WHAT YOU ARE ASKED TO DO - Your task is to reproduce the entries below word for word.

RECORDS SUPPLIED -
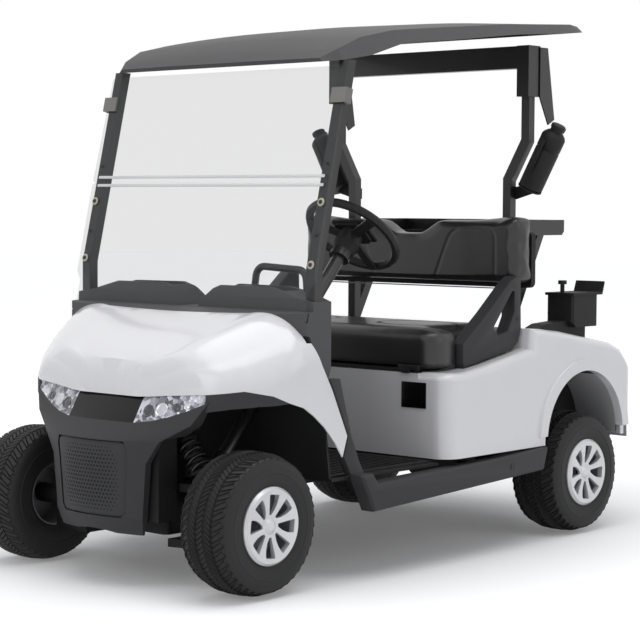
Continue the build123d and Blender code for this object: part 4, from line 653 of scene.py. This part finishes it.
def faceted_reflector():
    """A bright metal reflector of small facets in relief, each with a light or dark painted
    reflection in its colour.
    """
    finish = bpy.data.materials.new("lamp_facets_painted_reflections")
    finish.use_nodes = True
    tree = finish.node_tree
    surface = tree.nodes["Principled BSDF"]
    surface.inputs["Roughness"].default_value = 0.16
    surface.inputs["Metallic"].default_value = 0.35
    surface.inputs["Coat Weight"].default_value = 0.6
    coords = tree.nodes.new("ShaderNodeTexCoord")
    cells = tree.nodes.new("ShaderNodeTexVoronoi")
    cells.inputs["Scale"].default_value = facet_scale
    tone = tree.nodes.new("ShaderNodeValToRGB")
    tone.color_ramp.elements[0].position = 0.25
    tone.color_ramp.elements[0].color = facet_dark_reflection
    tone.color_ramp.elements[1].position = 0.75
    tone.color_ramp.elements[1].color = facet_pale_reflection
    relief = tree.nodes.new("ShaderNodeBump")
    relief.inputs["Distance"].default_value = facet_relief
    relief.inputs["Strength"].default_value = 0.7
    tree.links.new(coords.outputs["Object"], cells.inputs["Vector"])
    tree.links.new(cells.outputs["Color"], tone.inputs["Fac"])
    tree.links.new(tone.outputs["Color"], surface.inputs["Base Color"])
    tree.links.new(cells.outputs["Distance"], relief.inputs["Height"])
    tree.links.new(relief.outputs["Normal"], surface.inputs["Normal"])
    return finish


dress("headlamps", faceted_reflector())
dress("lamp_panel", gloss_black)
# distance from the middle plane, height, radius, finish
LAMP_BOWLS = [
    (0.190, 0.560, 0.020, lamp_dark),
    (0.236, 0.566, 0.022, lamp_bright),
    (0.288, 0.574, 0.015, lamp_dark),
    (0.324, 0.580, 0.011, lamp_bright),
]
before_lamps = -1.6
for number, (x, z, radius, finish) in enumerate(LAMP_BOWLS):
    bowl_profile = [
        (0.0016, radius), (0.0022, radius * 0.93), (0.0006, radius * 0.80), (0.0002, radius * 0.45),
        (0.0012, radius * 0.30), (0.0012, 0.0), (-0.002, 0.0), (-0.002, radius),
    ]
    for side, name in ((1, "left"), (-1, "right")):
        start = Vector((side * x, before_lamps, z))
        _, place, outward, _ = nodes["headlamps"].ray_cast(start, Vector((0, 1, 0)))
        if outward.y > 0:
            outward = -outward
        bowl = turned(f"lamp_bowl_{name}_{number}", bowl_profile, place, outward, finish, 28)
        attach(bowl, "chassis")

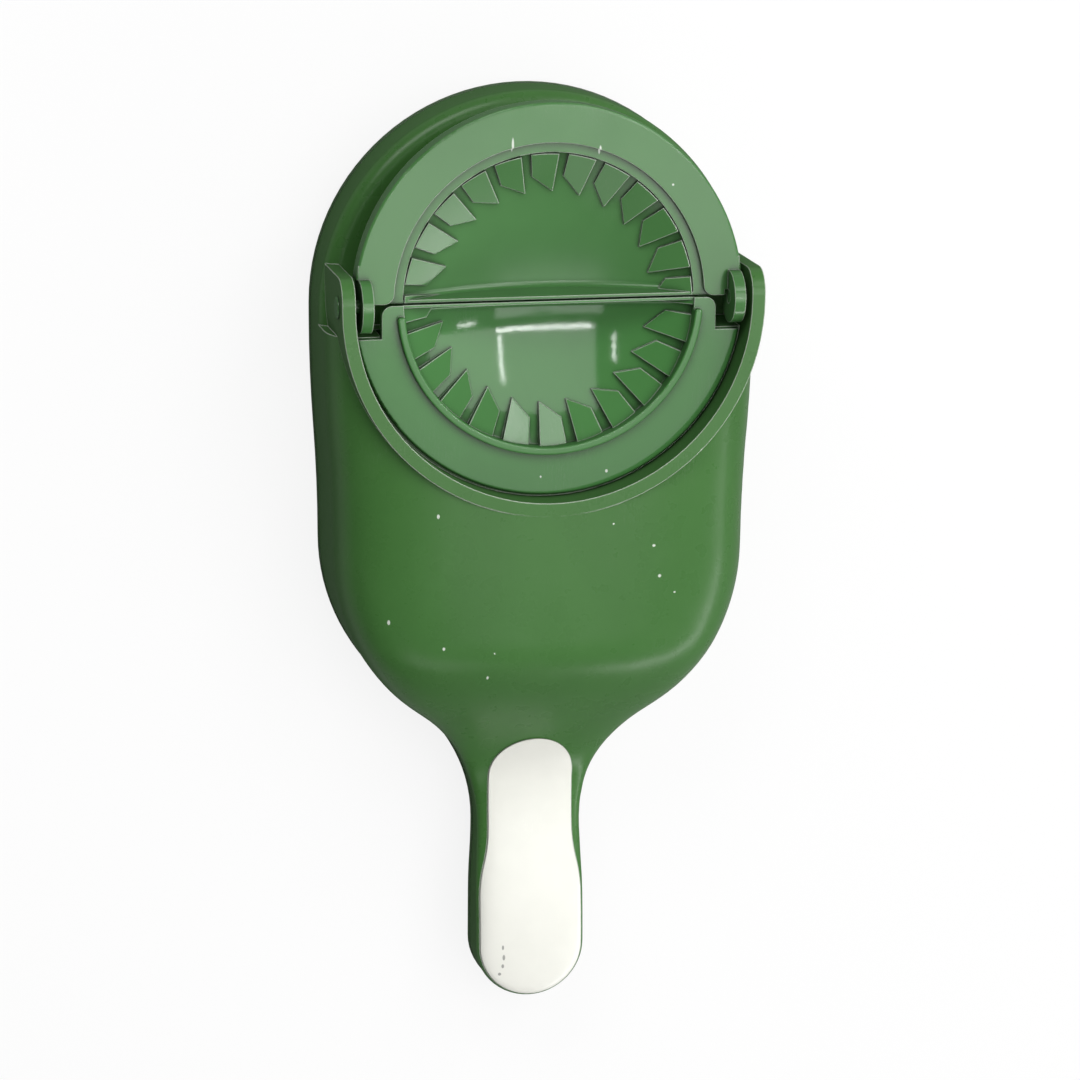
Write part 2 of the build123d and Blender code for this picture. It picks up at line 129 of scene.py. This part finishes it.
def moulded_skin_group():
    """Moulded plastic: slow changes of tone where the plastic flowed, fine grain, uneven gloss."""
    tree, given, result = group(
        "moulded skin",
        [
            ("Color", "NodeSocketColor", (0.1, 0.3, 0.1, 1.0)),
            ("Tone Change", "NodeSocketFloat", 0.1),
            ("Roughness", "NodeSocketFloat", 0.25),
            ("Gloss Change", "NodeSocketFloat", 0.08),
            ("Grain", "NodeSocketFloat", 0.3),
        ],
        [("Color", "NodeSocketColor"), ("Roughness", "NodeSocketFloat"), ("Height", "NodeSocketFloat")],
    )
    place = node(tree, "ShaderNodeTexCoord").outputs["Object"]
    drawn_out = node(tree, "ShaderNodeMapping", {"Vector": place, "Scale": (1.0, 0.35, 1.0)}).outputs[0]
    flow_look = {"Vector": drawn_out, "Scale": 26.0, "Detail": 3.0, "Distortion": 1.2}
    flow = node(tree, "ShaderNodeTexNoise", flow_look)
    haze = node(tree, "ShaderNodeTexNoise", {"Vector": place, "Scale": 150.0, "Detail": 4.0})
    grain = node(tree, "ShaderNodeTexNoise", {"Vector": place, "Scale": 1400.0, "Detail": 3.0})
    ripple = node(tree, "ShaderNodeTexNoise", {"Vector": place, "Scale": 60.0, "Detail": 1.0})
    flow_change = math_node(tree, "SUBTRACT", flow.outputs[0], 0.5)
    haze_change = math_node(tree, "SUBTRACT", haze.outputs[0], 0.5)
    tone = math_node(tree, "MULTIPLY_ADD", flow_change, given["Tone Change"], 1.0)
    fine = math_node(tree, "MULTIPLY_ADD", haze_change, haze_share, tone)
    shade = node(tree, "ShaderNodeCombineColor", {0: fine, 1: fine, 2: fine}).outputs[0]
    tree.links.new(mix_colors(tree, 1.0, given["Color"], shade, "MULTIPLY"), result["Color"])
    uneven = math_node(tree, "MULTIPLY", haze_change, given["Gloss Change"])
    tree.links.new(math_node(tree, "ADD", uneven, given["Roughness"]), result["Roughness"])
    peel = math_node(tree, "MULTIPLY", grain.outputs[0], given["Grain"])
    tree.links.new(math_node(tree, "MULTIPLY_ADD", ripple.outputs[0], ripple_share, peel), result["Height"])
    return tree


def handling_marks_group():
    """Dust specks and hair scratches, as two masks."""
    tree, given, result = group(
        "handling marks",
        [("Specks", "NodeSocketFloat", 0.5), ("Scratches", "NodeSocketFloat", 0.5)],
        [("Specks", "NodeSocketFloat"), ("Scratches", "NodeSocketFloat")],
    )
    place = node(tree, "ShaderNodeTexCoord").outputs["Object"]
    bent = node(tree, "ShaderNodeTexNoise", {"Vector": place, "Scale": 700.0, "Detail": 2.0})
    bend = {0: bent.outputs["Color"], "Scale": 0.0011}
    shift = node(tree, "ShaderNodeVectorMath", bend, operation="SCALE")
    near = node(tree, "ShaderNodeVectorMath", {0: place, 1: shift.outputs[0]}, operation="ADD").outputs[0]
    cells = node(tree, "ShaderNodeTexVoronoi", {"Vector": near, "Scale": 55.0}, feature="F1")
    chance = node(tree, "ShaderNodeSeparateColor", {0: cells.outputs["Color"]})
    reach = math_node(tree, "MULTIPLY", chance.outputs[1], 0.045)
    dot = math_node(tree, "LESS_THAN", cells.outputs["Distance"], reach)
    kept = math_node(tree, "LESS_THAN", chance.outputs[0], given["Specks"])
    tree.links.new(math_node(tree, "MULTIPLY", dot, kept), result["Specks"])
    strands = []
    for turn, stretch in ((25.0, 18.0), (-50.0, 14.0), (80.0, 22.0)):
        along = {"Vector": place, "Rotation": (0.0, 0.0, radians(turn)), "Scale": (stretch, 1.0, 1.0)}
        lie = node(tree, "ShaderNodeMapping", along).outputs[0]
        lines = node(tree, "ShaderNodeTexNoise", {"Vector": lie, "Scale": 70.0, "Detail": 2.0})
        near_line = math_node(tree, "ABSOLUTE", math_node(tree, "SUBTRACT", lines.outputs[0], 0.5))
        strands.append(smooth_range(tree, near_line, 0.0, 0.006, 1.0, 0.0))
    patches = node(tree, "ShaderNodeTexNoise", {"Vector": place, "Scale": 40.0, "Detail": 2.0})
    worn = smooth_range(tree, patches.outputs[0], 0.52, 0.7)
    all_lines = math_node(tree, "MAXIMUM", math_node(tree, "MAXIMUM", strands[0], strands[1]), strands[2])
    hair = math_node(tree, "MULTIPLY", all_lines, worn)
    tree.links.new(math_node(tree, "MULTIPLY", hair, given["Scratches"]), result["Scratches"])
    return tree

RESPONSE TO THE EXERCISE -
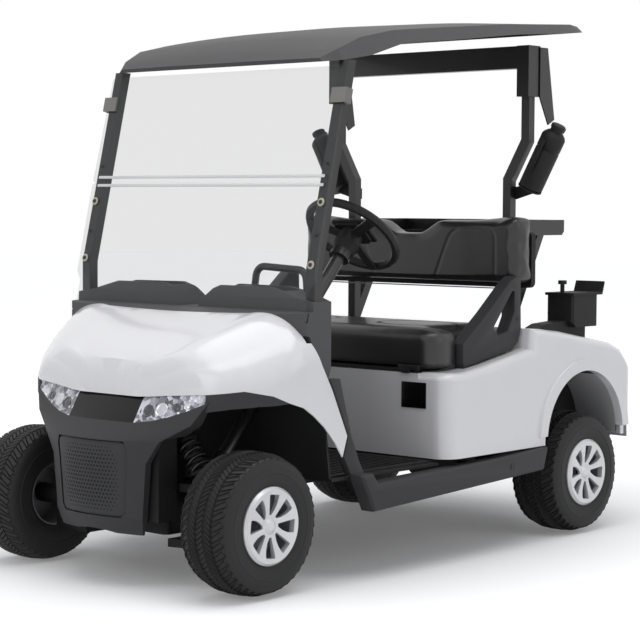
Continue the build123d and Blender code for this object: part 4, from line 653 of scene.py. This part finishes it.
def faceted_reflector():
    """A bright metal reflector of small facets in relief, each with a light or dark painted
    reflection in its colour.
    """
    finish = bpy.data.materials.new("lamp_facets_painted_reflections")
    finish.use_nodes = True
    tree = finish.node_tree
    surface = tree.nodes["Principled BSDF"]
    surface.inputs["Roughness"].default_value = 0.16
    surface.inputs["Metallic"].default_value = 0.35
    surface.inputs["Coat Weight"].default_value = 0.6
    coords = tree.nodes.new("ShaderNodeTexCoord")
    cells = tree.nodes.new("ShaderNodeTexVoronoi")
    cells.inputs["Scale"].default_value = facet_scale
    tone = tree.nodes.new("ShaderNodeValToRGB")
    tone.color_ramp.elements[0].position = 0.25
    tone.color_ramp.elements[0].color = facet_dark_reflection
    tone.color_ramp.elements[1].position = 0.75
    tone.color_ramp.elements[1].color = facet_pale_reflection
    relief = tree.nodes.new("ShaderNodeBump")
    relief.inputs["Distance"].default_value = facet_relief
    relief.inputs["Strength"].default_value = 0.7
    tree.links.new(coords.outputs["Object"], cells.inputs["Vector"])
    tree.links.new(cells.outputs["Color"], tone.inputs["Fac"])
    tree.links.new(tone.outputs["Color"], surface.inputs["Base Color"])
    tree.links.new(cells.outputs["Distance"], relief.inputs["Height"])
    tree.links.new(relief.outputs["Normal"], surface.inputs["Normal"])
    return finish


dress("headlamps", faceted_reflector())
dress("lamp_panel", gloss_black)
# distance from the middle plane, height, radius, finish
LAMP_BOWLS = [
    (0.190, 0.560, 0.020, lamp_dark),
    (0.236, 0.566, 0.022, lamp_bright),
    (0.288, 0.574, 0.015, lamp_dark),
    (0.324, 0.580, 0.011, lamp_bright),
]
before_lamps = -1.6
for number, (x, z, radius, finish) in enumerate(LAMP_BOWLS):
    bowl_profile = [
        (0.0016, radius), (0.0022, radius * 0.93), (0.0006, radius * 0.80), (0.0002, radius * 0.45),
        (0.0012, radius * 0.30), (0.0012, 0.0), (-0.002, 0.0), (-0.002, radius),
    ]
    for side, name in ((1, "left"), (-1, "right")):
        start = Vector((side * x, before_lamps, z))
        _, place, outward, _ = nodes["headlamps"].ray_cast(start, Vector((0, 1, 0)))
        if outward.y > 0:
            outward = -outward
        bowl = turned(f"lamp_bowl_{name}_{number}", bowl_profile, place, outward, finish, 28)
        attach(bowl, "chassis")

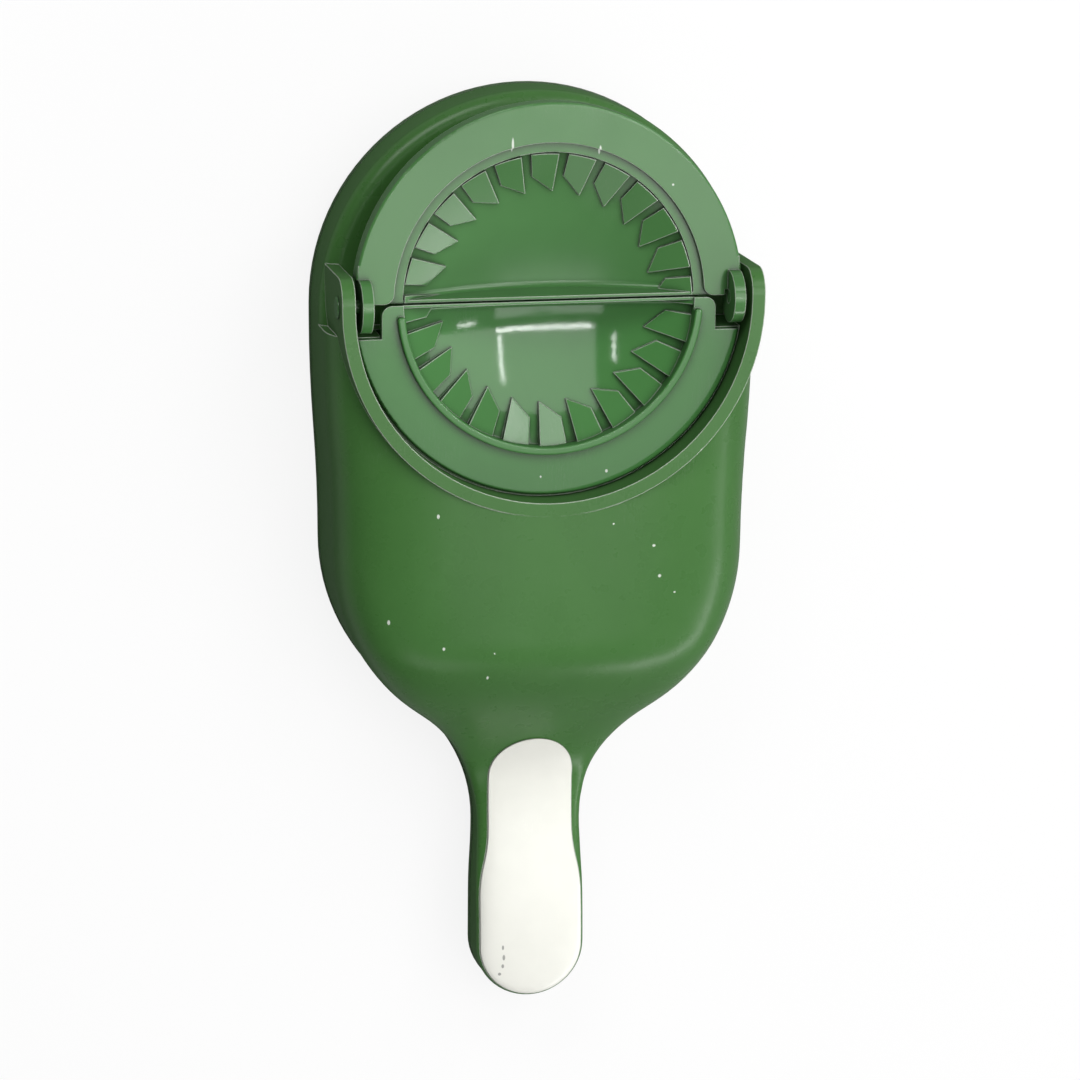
Write part 2 of the build123d and Blender code for this picture. It picks up at line 129 of scene.py. This part finishes it.
def moulded_skin_group():
    """Moulded plastic: slow changes of tone where the plastic flowed, fine grain, uneven gloss."""
    tree, given, result = group(
        "moulded skin",
        [
            ("Color", "NodeSocketColor", (0.1, 0.3, 0.1, 1.0)),
            ("Tone Change", "NodeSocketFloat", 0.1),
            ("Roughness", "NodeSocketFloat", 0.25),
            ("Gloss Change", "NodeSocketFloat", 0.08),
            ("Grain", "NodeSocketFloat", 0.3),
        ],
        [("Color", "NodeSocketColor"), ("Roughness", "NodeSocketFloat"), ("Height", "NodeSocketFloat")],
    )
    place = node(tree, "ShaderNodeTexCoord").outputs["Object"]
    drawn_out = node(tree, "ShaderNodeMapping", {"Vector": place, "Scale": (1.0, 0.35, 1.0)}).outputs[0]
    flow_look = {"Vector": drawn_out, "Scale": 26.0, "Detail": 3.0, "Distortion": 1.2}
    flow = node(tree, "ShaderNodeTexNoise", flow_look)
    haze = node(tree, "ShaderNodeTexNoise", {"Vector": place, "Scale": 150.0, "Detail": 4.0})
    grain = node(tree, "ShaderNodeTexNoise", {"Vector": place, "Scale": 1400.0, "Detail": 3.0})
    ripple = node(tree, "ShaderNodeTexNoise", {"Vector": place, "Scale": 60.0, "Detail": 1.0})
    flow_change = math_node(tree, "SUBTRACT", flow.outputs[0], 0.5)
    haze_change = math_node(tree, "SUBTRACT", haze.outputs[0], 0.5)
    tone = math_node(tree, "MULTIPLY_ADD", flow_change, given["Tone Change"], 1.0)
    fine = math_node(tree, "MULTIPLY_ADD", haze_change, haze_share, tone)
    shade = node(tree, "ShaderNodeCombineColor", {0: fine, 1: fine, 2: fine}).outputs[0]
    tree.links.new(mix_colors(tree, 1.0, given["Color"], shade, "MULTIPLY"), result["Color"])
    uneven = math_node(tree, "MULTIPLY", haze_change, given["Gloss Change"])
    tree.links.new(math_node(tree, "ADD", uneven, given["Roughness"]), result["Roughness"])
    peel = math_node(tree, "MULTIPLY", grain.outputs[0], given["Grain"])
    tree.links.new(math_node(tree, "MULTIPLY_ADD", ripple.outputs[0], ripple_share, peel), result["Height"])
    return tree


def handling_marks_group():
    """Dust specks and hair scratches, as two masks."""
    tree, given, result = group(
        "handling marks",
        [("Specks", "NodeSocketFloat", 0.5), ("Scratches", "NodeSocketFloat", 0.5)],
        [("Specks", "NodeSocketFloat"), ("Scratches", "NodeSocketFloat")],
    )
    place = node(tree, "ShaderNodeTexCoord").outputs["Object"]
    bent = node(tree, "ShaderNodeTexNoise", {"Vector": place, "Scale": 700.0, "Detail": 2.0})
    bend = {0: bent.outputs["Color"], "Scale": 0.0011}
    shift = node(tree, "ShaderNodeVectorMath", bend, operation="SCALE")
    near = node(tree, "ShaderNodeVectorMath", {0: place, 1: shift.outputs[0]}, operation="ADD").outputs[0]
    cells = node(tree, "ShaderNodeTexVoronoi", {"Vector": near, "Scale": 55.0}, feature="F1")
    chance = node(tree, "ShaderNodeSeparateColor", {0: cells.outputs["Color"]})
    reach = math_node(tree, "MULTIPLY", chance.outputs[1], 0.045)
    dot = math_node(tree, "LESS_THAN", cells.outputs["Distance"], reach)
    kept = math_node(tree, "LESS_THAN", chance.outputs[0], given["Specks"])
    tree.links.new(math_node(tree, "MULTIPLY", dot, kept), result["Specks"])
    strands = []
    for turn, stretch in ((25.0, 18.0), (-50.0, 14.0), (80.0, 22.0)):
        along = {"Vector": place, "Rotation": (0.0, 0.0, radians(turn)), "Scale": (stretch, 1.0, 1.0)}
        lie = node(tree, "ShaderNodeMapping", along).outputs[0]
        lines = node(tree, "ShaderNodeTexNoise", {"Vector": lie, "Scale": 70.0, "Detail": 2.0})
        near_line = math_node(tree, "ABSOLUTE", math_node(tree, "SUBTRACT", lines.outputs[0], 0.5))
        strands.append(smooth_range(tree, near_line, 0.0, 0.006, 1.0, 0.0))
    patches = node(tree, "ShaderNodeTexNoise", {"Vector": place, "Scale": 40.0, "Detail": 2.0})
    worn = smooth_range(tree, patches.outputs[0], 0.52, 0.7)
    all_lines = math_node(tree, "MAXIMUM", math_node(tree, "MAXIMUM", strands[0], strands[1]), strands[2])
    hair = math_node(tree, "MULTIPLY", all_lines, worn)
    tree.links.new(math_node(tree, "MULTIPLY", hair, given["Scratches"]), result["Scratches"])
    return tree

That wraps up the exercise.